On August 19, each timber was loaded on two movable carriages in Kizu; they were pulled by workers to Todai-ji temple; they went up Ichisaka Hill (Kizugawa city) and Narazaka Hill (Nara city). A total of 17,000 people were engaged in pulling the timbers and tens of thounsands of people came to watch it.
The way how the timbers were transported was illustrated in 'Daibutsu-den Koryo Kobikizu (a picture of the transport of Koryo for Daibutsu-den).'
The first timber was carried into Todai-ji Temple on September 2 and the second timber on September 5.

After the transport
The timbers were placed into Daibutsu-den on March 13 and 18, 1705 and Jotoshiki (a framework raising ceremony) was held on April 10. The construction of Daibutsu-den was complete in 1709 and Rakkei hoyo (dedication ceremony) was held on March 21, that year; Koyo could not see it since he had passed away in 1705.
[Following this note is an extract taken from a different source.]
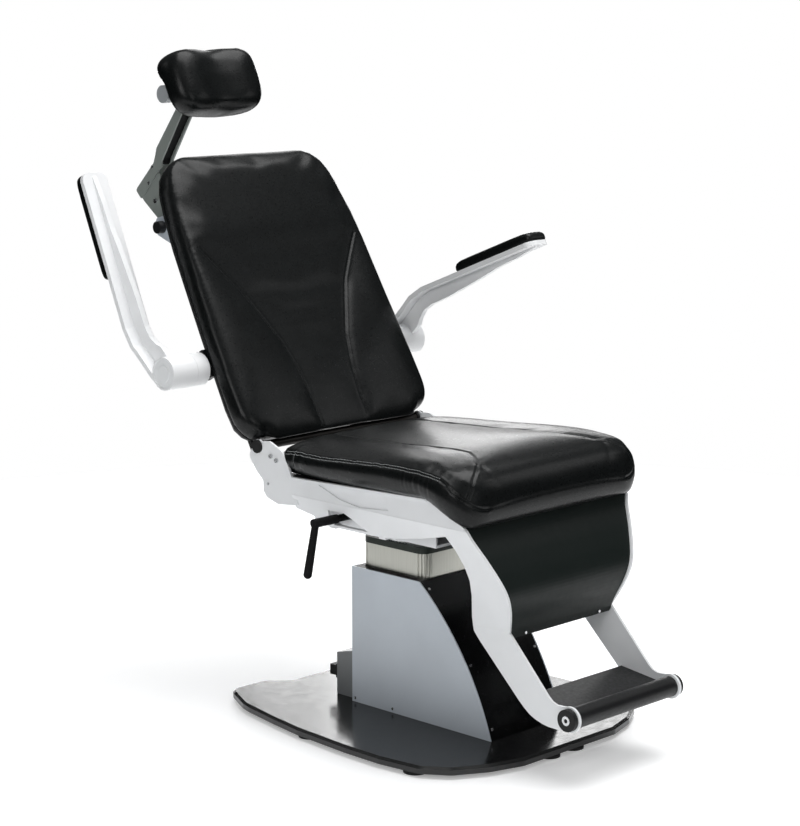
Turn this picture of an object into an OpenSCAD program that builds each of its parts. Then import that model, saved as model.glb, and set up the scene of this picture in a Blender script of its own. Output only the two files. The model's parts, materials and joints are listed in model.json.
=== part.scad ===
// Examination chair on a lifting and swivelling column.
// Frame: X to the patient's left, -Y to the front, Z up, origin on the floor under the column.

/* [Base] */
// Half of the width of the base plate
base_half_w = 354; // [330:1:380]
// Length of the base plate, front to back
base_l = 815; // [790:5:860]
// Thickness of the base plate
base_t = 16.5; // [12:0.5:20]
// Bevel along the upper edge of the base plate
base_bevel = 5; // [2:0.5:8]
// Height of the rubber feet
foot_h = 10; // [8:0.5:14]
// Radius of the rubber feet
foot_r = 26; // [20:1:32]

/* [Pedestal] */
// Half of the width over the pedestal's side panels
ped_half_w = 116.3; // [114:0.5:125]
// Back face of the pedestal, behind the column axis
ped_back = 108.8; // [106:0.5:116]
// Front edge of the pedestal at its top
ped_top_front = 101.5; // [101:0.5:106]
// Front edge of the pedestal at its foot
ped_foot_front = 315.2; // [300:1:330]
// Height of the pedestal above the base plate
ped_h = 314.8; // [305:1:320]
// Outward bow of the curved front
ped_bow = 27; // [15:1:35]
// Sheet thickness of the pedestal panels
ped_t = 3; // [2:0.5:4]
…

The renovation work, performed from 1905 to 1911, found 50 cm-bend in Koryo, which was reinforced by a steel beam.

The research of the Maehata Remains in Ebino city, Miyazaki Prefecture, conducted in 1979 for the construction of Kyushu Expressway, discovered ancient structural remnants considered to be a pathway where huge timbers seemed to have been dragged as well as ceramic ware pieces from the 16th century. The structural remnants were 1.8 to 2.0 meters in width and 50 meters in length from east to west, the full length of the excavation site; the remains were thought to be extending beyond the excavated area. There were some pockets with 10 to 20cm in depth and 20 to 40cm in width on the ground at gaps of 20 to 30cm; the pockets looked like marks of railroad ties. The researchers could not find out the purpose of the ancient structural remnants; however, recently it is considered, although there is no definite evidence in both cases, that the remains, as well as the similar remains discovered at the same time in Yamazaki Remains in Awano-cho town (Yusui-cho town), Kagoshima Prefecture, were used for transport of Koryo timbers in the past.